--- GIVEN PROBLEM ---
Write out again, unaltered, the lines from the start through the line containing "FOOT_INSET = 0.017".

--- RAW DATA ---
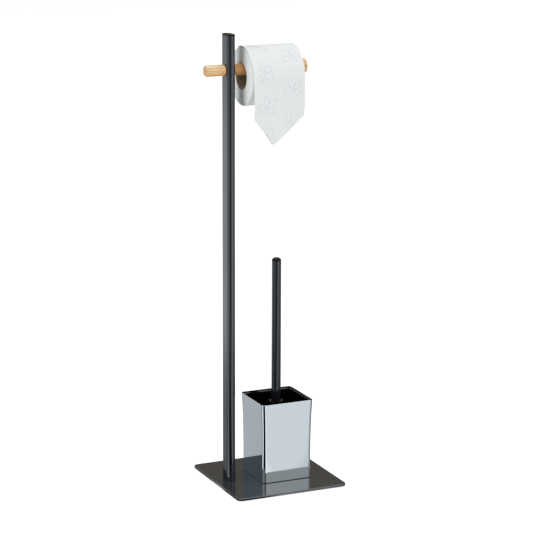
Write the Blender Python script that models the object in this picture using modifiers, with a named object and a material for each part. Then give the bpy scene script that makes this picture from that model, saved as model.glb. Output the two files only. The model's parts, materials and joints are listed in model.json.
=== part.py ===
"""Toilet butler stand, modelled piece by piece in metres, +Z up.

A square steel plate carries a flat-oval post with a wooden paper rod near its top,
and a polished square holder with a plastic liner for the toilet brush.
X runs to the right along the rod, Y runs to the back, and the front faces -Y.
The origin lies on the floor, in the middle of the object seen from above.
"""

from math import cos, pi, radians, sin, tan
from random import Random

import bmesh
import bpy
from mathutils import Vector

# Clearances and cutting
SEAT_GAP = 0.0003
CUT_OVERRUN = 0.001
MERGE_DISTANCE = 0.00001
SMOOTH_ANGLE = radians(32)

# Base plate and its feet
PLATE_WIDTH = 0.200
PLATE_DEPTH = 0.200
PLATE_THICKNESS = 0.004
PLATE_CORNER_RADIUS = 0.009
PLATE_EDGE_RADIUS = 0.0012
FOOT_RADIUS = 0.008
FOOT_THICKNESS = 0.0015
FOOT_EDGE_RADIUS = 0.0004
FOOT_INSET = 0.017

# Post, its top cap and the block inside its foot
POST_SIDE_DISTANCE = 0.0275
POST_BACK_SHIFT = 0.0044
POST_WIDTH = 0.015
POST_DEPTH = 0.030
POST_WALL = 0.0012
POST_HEIGHT = 0.7582
POST_CAP_THICKNESS = 0.002
POST_CAP_EDGE_RADIUS = 0.0006
POST_CAP_SKIRT_DEPTH = 0.012
POST_CAP_SKIRT_WALL = 0.0015
FOOT_BLOCK_HEIGHT = 0.022

# Screws: the post's pair, the holder's one and the peg's one
SCREW_RADIUS = 0.0025
SCREW_HEAD_RADIUS = 0.0046
SCREW_HEAD_HEIGHT = 0.0024
SCREW_SOCKET_RADIUS = 0.0017
SCREW_SOCKET_DEPTH = 0.0016
POST_SCREW_LENGTH = 0.018
POST_SCREW_SPACING = 0.014
SCREW_PROUD_LENGTH = 0.001
ROD_SCREW_RADIUS = 0.0014
ROD_SCREW_HEAD_RADIUS = 0.0028
ROD_SCREW_HEAD_HEIGHT = 0.0018
ROD_SCREW_DEPTH_IN_TENON = 0.006
ROD_SCREW_SOCKET_RADIUS = 0.0010
ROD_SCREW_SOCKET_DEPTH = 0.0009

# Wooden paper rod with its knob, and the peg whose tenon carries it through the post
ROD_RADIUS = 0.0094
ROD_LENGTH = 0.1302
ROD_DROP = 0.0589
ROD_SHOULDER_RADIUS = 0.0012
KNOB_RADIUS = 0.013
KNOB_LENGTH = 0.008
KNOB_EDGE_RADIUS = 0.0035
PEG_LENGTH = 0.035
PEG_END_RADIUS = 0.0035
TENON_RADIUS = 0.005
TENON_DEPTH_IN_ROD = 0.014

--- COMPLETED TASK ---
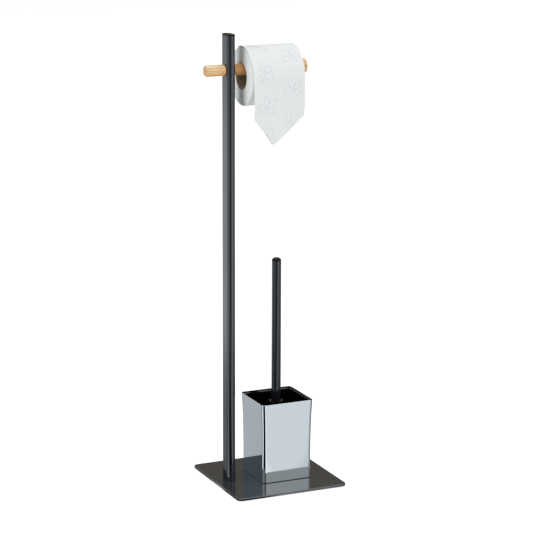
Write the Blender Python script that models the object in this picture using modifiers, with a named object and a material for each part. Then give the bpy scene script that makes this picture from that model, saved as model.glb. Output the two files only. The model's parts, materials and joints are listed in model.json.
=== part.py ===
"""Toilet butler stand, modelled piece by piece in metres, +Z up.

A square steel plate carries a flat-oval post with a wooden paper rod near its top,
and a polished square holder with a plastic liner for the toilet brush.
X runs to the right along the rod, Y runs to the back, and the front faces -Y.
The origin lies on the floor, in the middle of the object seen from above.
"""

from math import cos, pi, radians, sin, tan
from random import Random

import bmesh
import bpy
from mathutils import Vector

# Clearances and cutting
SEAT_GAP = 0.0003
CUT_OVERRUN = 0.001
MERGE_DISTANCE = 0.00001
SMOOTH_ANGLE = radians(32)

# Base plate and its feet
PLATE_WIDTH = 0.200
PLATE_DEPTH = 0.200
PLATE_THICKNESS = 0.004
PLATE_CORNER_RADIUS = 0.009
PLATE_EDGE_RADIUS = 0.0012
FOOT_RADIUS = 0.008
FOOT_THICKNESS = 0.0015
FOOT_EDGE_RADIUS = 0.0004
FOOT_INSET = 0.017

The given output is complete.